» PROBLEM REQUIREMENTS
What follows is a listing. Return every line of it exactly.
START RECORDED DATA
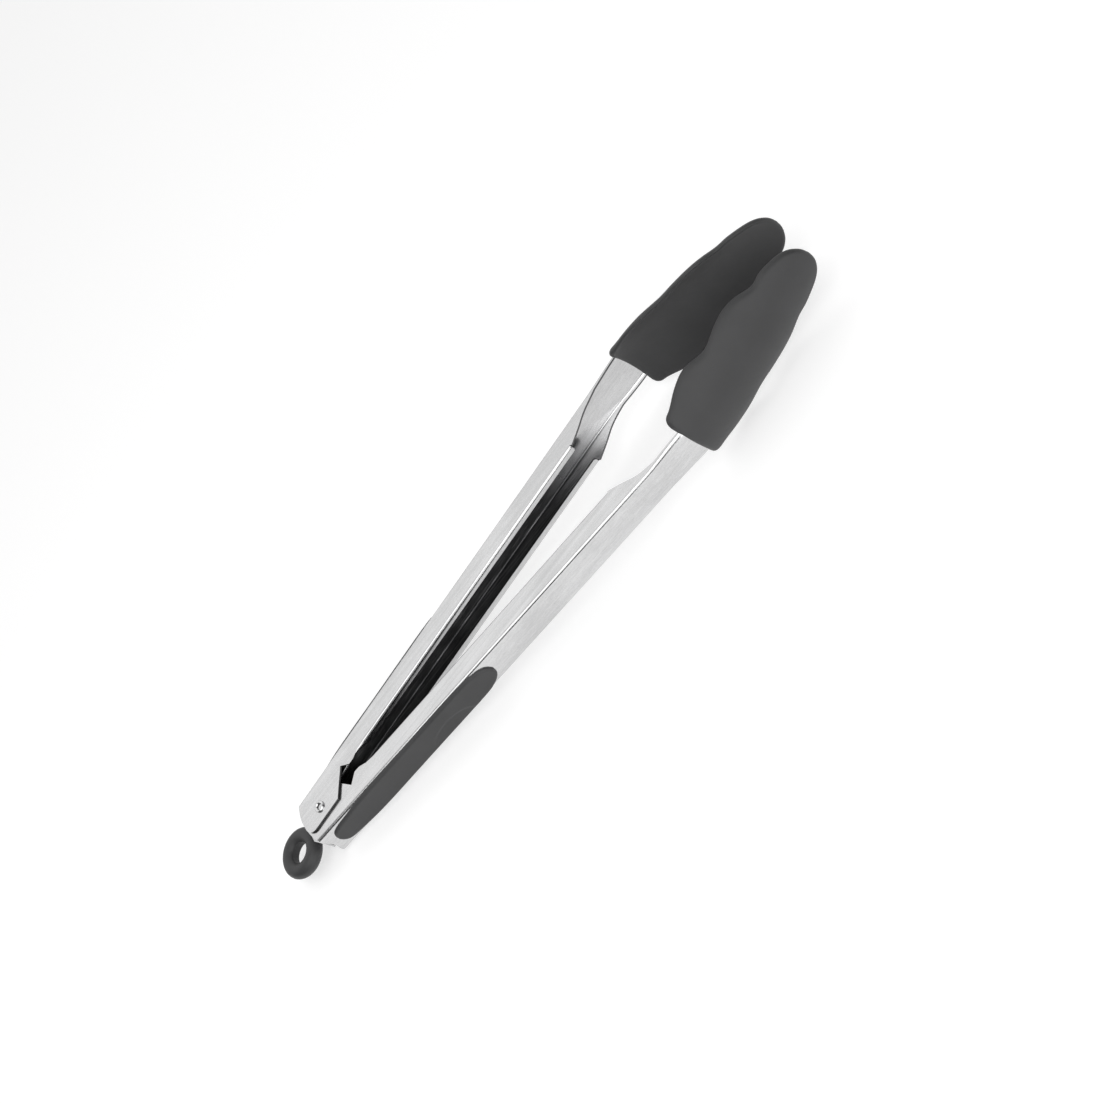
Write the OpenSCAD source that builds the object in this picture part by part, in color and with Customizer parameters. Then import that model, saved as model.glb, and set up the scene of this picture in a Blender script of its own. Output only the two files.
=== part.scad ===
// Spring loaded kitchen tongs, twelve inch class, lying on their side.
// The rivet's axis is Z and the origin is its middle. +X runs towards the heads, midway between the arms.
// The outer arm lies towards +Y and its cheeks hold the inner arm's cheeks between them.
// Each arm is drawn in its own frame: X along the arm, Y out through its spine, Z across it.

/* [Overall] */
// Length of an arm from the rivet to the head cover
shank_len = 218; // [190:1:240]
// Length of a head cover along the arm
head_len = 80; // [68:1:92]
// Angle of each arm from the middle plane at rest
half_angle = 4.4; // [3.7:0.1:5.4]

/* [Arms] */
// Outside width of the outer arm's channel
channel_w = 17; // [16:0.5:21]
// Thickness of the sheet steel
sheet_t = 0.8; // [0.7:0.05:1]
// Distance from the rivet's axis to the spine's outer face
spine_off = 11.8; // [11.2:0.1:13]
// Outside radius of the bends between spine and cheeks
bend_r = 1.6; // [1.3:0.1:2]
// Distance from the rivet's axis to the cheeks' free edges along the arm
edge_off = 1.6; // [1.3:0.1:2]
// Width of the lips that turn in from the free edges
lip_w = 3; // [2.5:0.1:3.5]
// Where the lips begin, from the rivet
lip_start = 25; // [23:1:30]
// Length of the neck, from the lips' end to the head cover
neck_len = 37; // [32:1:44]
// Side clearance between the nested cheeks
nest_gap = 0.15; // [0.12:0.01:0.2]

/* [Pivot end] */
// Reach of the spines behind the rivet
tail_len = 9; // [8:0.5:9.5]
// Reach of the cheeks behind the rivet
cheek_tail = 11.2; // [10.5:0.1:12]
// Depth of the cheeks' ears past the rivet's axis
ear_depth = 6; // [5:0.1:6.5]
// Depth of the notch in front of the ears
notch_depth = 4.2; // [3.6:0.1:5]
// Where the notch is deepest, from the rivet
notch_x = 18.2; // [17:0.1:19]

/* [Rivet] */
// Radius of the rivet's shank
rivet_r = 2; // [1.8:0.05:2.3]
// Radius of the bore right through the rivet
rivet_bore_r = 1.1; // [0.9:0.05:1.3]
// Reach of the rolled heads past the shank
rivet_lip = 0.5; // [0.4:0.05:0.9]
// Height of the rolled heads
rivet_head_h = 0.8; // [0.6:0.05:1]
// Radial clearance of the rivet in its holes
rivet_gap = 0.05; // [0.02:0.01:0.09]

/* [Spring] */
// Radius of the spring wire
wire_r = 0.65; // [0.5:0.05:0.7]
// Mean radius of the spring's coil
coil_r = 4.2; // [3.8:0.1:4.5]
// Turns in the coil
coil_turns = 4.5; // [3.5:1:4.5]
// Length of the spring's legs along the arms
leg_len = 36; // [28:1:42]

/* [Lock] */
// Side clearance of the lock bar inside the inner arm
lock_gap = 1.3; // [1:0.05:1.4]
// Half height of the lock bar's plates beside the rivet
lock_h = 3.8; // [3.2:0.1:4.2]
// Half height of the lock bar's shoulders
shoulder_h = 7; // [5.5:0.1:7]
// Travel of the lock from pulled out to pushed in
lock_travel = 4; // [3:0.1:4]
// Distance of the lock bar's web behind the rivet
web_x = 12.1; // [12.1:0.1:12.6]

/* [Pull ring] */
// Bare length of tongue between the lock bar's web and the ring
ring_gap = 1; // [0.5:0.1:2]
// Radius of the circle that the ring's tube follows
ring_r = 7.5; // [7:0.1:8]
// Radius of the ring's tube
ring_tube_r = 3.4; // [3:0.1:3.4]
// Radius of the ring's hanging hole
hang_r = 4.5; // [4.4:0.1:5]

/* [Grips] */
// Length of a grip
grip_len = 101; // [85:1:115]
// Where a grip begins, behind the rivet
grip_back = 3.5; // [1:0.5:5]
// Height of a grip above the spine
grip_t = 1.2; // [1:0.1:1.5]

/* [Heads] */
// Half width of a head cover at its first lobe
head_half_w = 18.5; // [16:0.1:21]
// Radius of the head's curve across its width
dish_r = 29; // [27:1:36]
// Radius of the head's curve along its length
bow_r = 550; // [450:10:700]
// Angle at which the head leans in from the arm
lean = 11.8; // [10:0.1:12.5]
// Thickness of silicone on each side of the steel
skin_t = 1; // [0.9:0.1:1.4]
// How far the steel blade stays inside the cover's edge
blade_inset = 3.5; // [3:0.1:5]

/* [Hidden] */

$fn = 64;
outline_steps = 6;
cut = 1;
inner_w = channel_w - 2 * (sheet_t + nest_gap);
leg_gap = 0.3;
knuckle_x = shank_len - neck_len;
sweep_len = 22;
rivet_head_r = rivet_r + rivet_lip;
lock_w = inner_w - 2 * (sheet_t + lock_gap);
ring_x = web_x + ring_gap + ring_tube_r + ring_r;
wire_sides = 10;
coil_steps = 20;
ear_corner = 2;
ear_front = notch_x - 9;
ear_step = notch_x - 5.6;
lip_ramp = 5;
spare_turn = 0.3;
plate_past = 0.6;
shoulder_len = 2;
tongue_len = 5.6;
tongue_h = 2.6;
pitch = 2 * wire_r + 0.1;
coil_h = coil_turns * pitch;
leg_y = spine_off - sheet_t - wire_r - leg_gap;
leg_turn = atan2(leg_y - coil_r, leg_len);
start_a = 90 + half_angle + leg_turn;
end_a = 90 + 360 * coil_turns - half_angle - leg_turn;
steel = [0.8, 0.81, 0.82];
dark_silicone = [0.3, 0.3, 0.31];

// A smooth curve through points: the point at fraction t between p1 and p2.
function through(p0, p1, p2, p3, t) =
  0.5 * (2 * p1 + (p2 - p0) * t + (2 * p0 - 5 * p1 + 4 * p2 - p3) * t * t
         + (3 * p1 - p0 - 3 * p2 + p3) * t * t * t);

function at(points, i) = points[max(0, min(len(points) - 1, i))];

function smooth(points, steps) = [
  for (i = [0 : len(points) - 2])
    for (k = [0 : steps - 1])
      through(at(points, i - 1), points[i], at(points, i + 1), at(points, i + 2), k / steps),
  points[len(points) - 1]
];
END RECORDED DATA
» ANSWER FOR THIS EXERCISE
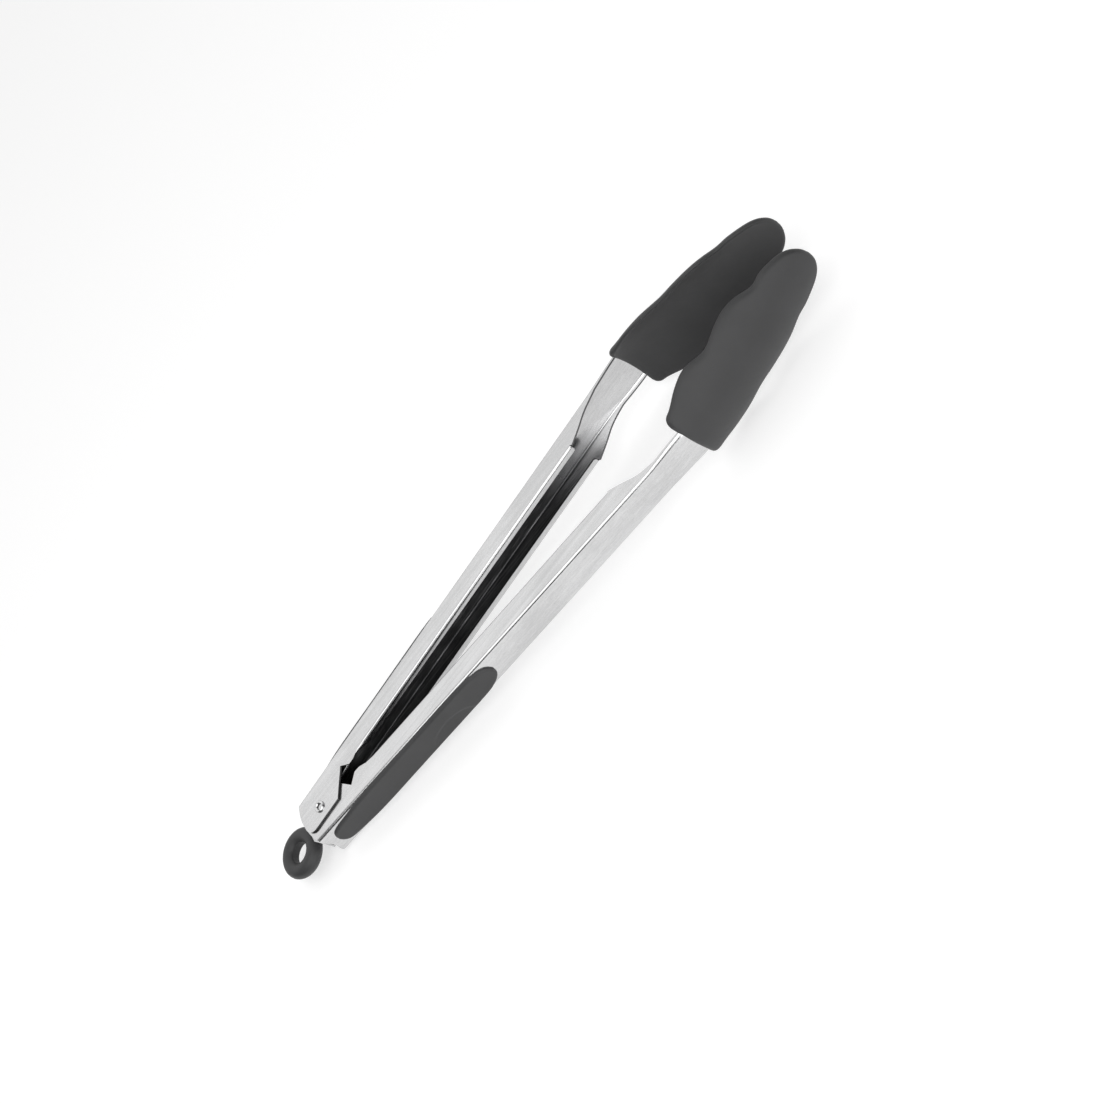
Write the OpenSCAD source that builds the object in this picture part by part, in color and with Customizer parameters. Then import that model, saved as model.glb, and set up the scene of this picture in a Blender script of its own. Output only the two files.
=== part.scad ===
// Spring loaded kitchen tongs, twelve inch class, lying on their side.
// The rivet's axis is Z and the origin is its middle. +X runs towards the heads, midway between the arms.
// The outer arm lies towards +Y and its cheeks hold the inner arm's cheeks between them.
// Each arm is drawn in its own frame: X along the arm, Y out through its spine, Z across it.

/* [Overall] */
// Length of an arm from the rivet to the head cover
shank_len = 218; // [190:1:240]
// Length of a head cover along the arm
head_len = 80; // [68:1:92]
// Angle of each arm from the middle plane at rest
half_angle = 4.4; // [3.7:0.1:5.4]

/* [Arms] */
// Outside width of the outer arm's channel
channel_w = 17; // [16:0.5:21]
// Thickness of the sheet steel
sheet_t = 0.8; // [0.7:0.05:1]
// Distance from the rivet's axis to the spine's outer face
spine_off = 11.8; // [11.2:0.1:13]
// Outside radius of the bends between spine and cheeks
bend_r = 1.6; // [1.3:0.1:2]
// Distance from the rivet's axis to the cheeks' free edges along the arm
edge_off = 1.6; // [1.3:0.1:2]
// Width of the lips that turn in from the free edges
lip_w = 3; // [2.5:0.1:3.5]
// Where the lips begin, from the rivet
lip_start = 25; // [23:1:30]
// Length of the neck, from the lips' end to the head cover
neck_len = 37; // [32:1:44]
// Side clearance between the nested cheeks
nest_gap = 0.15; // [0.12:0.01:0.2]

/* [Pivot end] */
// Reach of the spines behind the rivet
tail_len = 9; // [8:0.5:9.5]
// Reach of the cheeks behind the rivet
cheek_tail = 11.2; // [10.5:0.1:12]
// Depth of the cheeks' ears past the rivet's axis
ear_depth = 6; // [5:0.1:6.5]
// Depth of the notch in front of the ears
notch_depth = 4.2; // [3.6:0.1:5]
// Where the notch is deepest, from the rivet
notch_x = 18.2; // [17:0.1:19]

/* [Rivet] */
// Radius of the rivet's shank
rivet_r = 2; // [1.8:0.05:2.3]
// Radius of the bore right through the rivet
rivet_bore_r = 1.1; // [0.9:0.05:1.3]
// Reach of the rolled heads past the shank
rivet_lip = 0.5; // [0.4:0.05:0.9]
// Height of the rolled heads
rivet_head_h = 0.8; // [0.6:0.05:1]
// Radial clearance of the rivet in its holes
rivet_gap = 0.05; // [0.02:0.01:0.09]

/* [Spring] */
// Radius of the spring wire
wire_r = 0.65; // [0.5:0.05:0.7]
// Mean radius of the spring's coil
coil_r = 4.2; // [3.8:0.1:4.5]
// Turns in the coil
coil_turns = 4.5; // [3.5:1:4.5]
// Length of the spring's legs along the arms
leg_len = 36; // [28:1:42]

/* [Lock] */
// Side clearance of the lock bar inside the inner arm
lock_gap = 1.3; // [1:0.05:1.4]
// Half height of the lock bar's plates beside the rivet
lock_h = 3.8; // [3.2:0.1:4.2]
// Half height of the lock bar's shoulders
shoulder_h = 7; // [5.5:0.1:7]
// Travel of the lock from pulled out to pushed in
lock_travel = 4; // [3:0.1:4]
// Distance of the lock bar's web behind the rivet
web_x = 12.1; // [12.1:0.1:12.6]

/* [Pull ring] */
// Bare length of tongue between the lock bar's web and the ring
ring_gap = 1; // [0.5:0.1:2]
// Radius of the circle that the ring's tube follows
ring_r = 7.5; // [7:0.1:8]
// Radius of the ring's tube
ring_tube_r = 3.4; // [3:0.1:3.4]
// Radius of the ring's hanging hole
hang_r = 4.5; // [4.4:0.1:5]

/* [Grips] */
// Length of a grip
grip_len = 101; // [85:1:115]
// Where a grip begins, behind the rivet
grip_back = 3.5; // [1:0.5:5]
// Height of a grip above the spine
grip_t = 1.2; // [1:0.1:1.5]

/* [Heads] */
// Half width of a head cover at its first lobe
head_half_w = 18.5; // [16:0.1:21]
// Radius of the head's curve across its width
dish_r = 29; // [27:1:36]
// Radius of the head's curve along its length
bow_r = 550; // [450:10:700]
// Angle at which the head leans in from the arm
lean = 11.8; // [10:0.1:12.5]
// Thickness of silicone on each side of the steel
skin_t = 1; // [0.9:0.1:1.4]
// How far the steel blade stays inside the cover's edge
blade_inset = 3.5; // [3:0.1:5]

/* [Hidden] */

$fn = 64;
outline_steps = 6;
cut = 1;
inner_w = channel_w - 2 * (sheet_t + nest_gap);
leg_gap = 0.3;
knuckle_x = shank_len - neck_len;
sweep_len = 22;
rivet_head_r = rivet_r + rivet_lip;
lock_w = inner_w - 2 * (sheet_t + lock_gap);
ring_x = web_x + ring_gap + ring_tube_r + ring_r;
wire_sides = 10;
coil_steps = 20;
ear_corner = 2;
ear_front = notch_x - 9;
ear_step = notch_x - 5.6;
lip_ramp = 5;
spare_turn = 0.3;
plate_past = 0.6;
shoulder_len = 2;
tongue_len = 5.6;
tongue_h = 2.6;
pitch = 2 * wire_r + 0.1;
coil_h = coil_turns * pitch;
leg_y = spine_off - sheet_t - wire_r - leg_gap;
leg_turn = atan2(leg_y - coil_r, leg_len);
start_a = 90 + half_angle + leg_turn;
end_a = 90 + 360 * coil_turns - half_angle - leg_turn;
steel = [0.8, 0.81, 0.82];
dark_silicone = [0.3, 0.3, 0.31];

// A smooth curve through points: the point at fraction t between p1 and p2.
function through(p0, p1, p2, p3, t) =
  0.5 * (2 * p1 + (p2 - p0) * t + (2 * p0 - 5 * p1 + 4 * p2 - p3) * t * t
         + (3 * p1 - p0 - 3 * p2 + p3) * t * t * t);

function at(points, i) = points[max(0, min(len(points) - 1, i))];

function smooth(points, steps) = [
  for (i = [0 : len(points) - 2])
    for (k = [0 : steps - 1])
      through(at(points, i - 1), points[i], at(points, i + 1), at(points, i + 2), k / steps),
  points[len(points) - 1]
];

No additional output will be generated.